FOCUS ON RUSSIA: Russia is the only one of the four teams at the 2002 Nike U.S. Women's Cup that has already qualified for the 2003 Women's World Cup. Russia earned one of the 16th berths available in China by winning Group 3 in the European qualification tournament. Russia earned 11 points from its six matches, outdistancing Iceland, Italy and Spain, despite two draws with Iceland and a lost to group doormat Spain. Russia's two wins over Nike U.S. Women's Cup opponent Italy, 3-1 and 2-1, gained key points in their qualification process and might make the meeting between the two teams in North Carolina a fiery one. Russia recently competed in a tournament in China in late August, losing to the powerful Chinese, 2-1, beating Japan 1-0 and then falling to the Korea Republic, 3-2, to finish a third in the tournament. Russia's Women's National Team history dates back to 1990, but the team also played some matches as the USSR. Russia has always fielded some talented attacking players, and qualified for the European championships in 1997, finishing last out of eight teams. Russia fared much better at the 1999 Women's World Cup, soundly defeating Japan and Canada in Group C after losing its opening match to Norway, 2-1. Russia advanced the quarterfinals, but lost to China 2-0. Three of the players on Russia's Nike Women's Cup roster scored in the 1999 Women's World Cup. Elena Fomina scored twice against Canada, Natalia Barbachina scored against Japan and Olga Letushova scored twice against Japan. Russia also qualifed for the 2001 European Championships and finished 6th. The U.S. is undefeated against Russia, holding a 4-0-1 record and outscoring them 22-2. The two teams last met in August of 2000 as the USA recorded a 7-1 win in Annapolis, Md., followed by a 1-1 tie in College Park, Md.
GOODWILL AT MITCHEL: The U.S. Women have played two matches at the Mitchel Athletic Complex, both at the 1998 Goodwill Games, which was a four-team competition played in a semifinals-finals format. The USA defeated Denmark 5-0 in the semifinal and then downed China 2-0 for the gold medal as Mia Hamm scored two spectacular goals.
HAMM'S 100th CAME AGAINST RUSSIA: One of the many highlights of Mia Hamm's career came against Russia at the 1998 Nike U.S. Women's Cup when she scored her 100th career international goal in Rochester, N.Y. on Sept. 18 of that year in a 4-0 victory. The brilliant half-volley from a stiff angle that roared into the roof of the net set off an euphoric celebration at the sold-out Frontier Field and put Hamm into a select group of just four players who have scored at least 100 career international goals. Hamm currently has 133 career goals. Retired Italians Elisabetta Vignotto (107) and Carolina Morace (105), coach of the Italians in this tournament are behind her and Michelle Akers has 104.

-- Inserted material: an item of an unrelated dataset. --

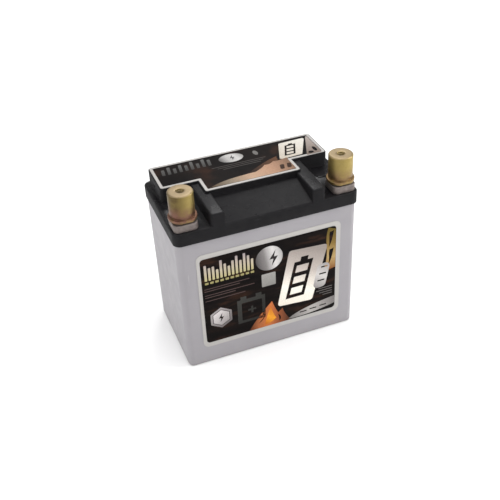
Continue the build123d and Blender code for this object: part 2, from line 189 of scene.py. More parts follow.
class Finish:
    """One procedural material, built node by node. Its texture space is the piece's own, in metres."""

    def __init__(self, name, roughness=0.5, metallic=0.0, **constants):
        self.material = bpy.data.materials.new(name)
        self.material.use_nodes = True
        self.tree = self.material.node_tree
        self.shader = self.tree.nodes["Principled BSDF"]
        self.shader.inputs["Roughness"].default_value = roughness
        self.shader.inputs["Metallic"].default_value = metallic
        for key, value in constants.items():
            self.shader.inputs[key.replace("_", " ")].default_value = value
        self.place = self.node("ShaderNodeTexCoord").outputs["Object"]
        self.normal = None

    def feed(self, socket, value):
        """Links a socket to another node's output, or sets it to a plain value."""
        if isinstance(value, bpy.types.NodeSocket):
            self.tree.links.new(value, socket)
        else:
            socket.default_value = value

    def node(self, kind, inputs=None, **settings):
        """Adds one node, sets its settings and feeds its inputs."""
        made = self.tree.nodes.new(kind)
        for key, value in settings.items():
            setattr(made, key, value)
        for key, value in (inputs or {}).items():
            self.feed(made.inputs[key], value)
        return made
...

U.S. WOMEN'S CUP TOURNAMENT RULES TO KNOW: The champion of the 2002 Nike U.S. Women's Cup will be determined on the basis of points: Three points for a win, one for a tie and zero for a loss. In the event that two or more of the teams are tied on points, the following system will break the tie:
1) Results of matches between the teams concerned.
2) Goal difference.
3) Great number of goals scored.
If the teams are still tied, then co-champions will be named.
Teams are permitted seven substitutes per match, or in other words, all of the reserves on the roster. If a player gets a yellow card caution in the first two matches of the tournament, she will be automatically suspended for the third match. If a player gets a red card in either the first or second match for her team, she is automatically suspended for her team's next match.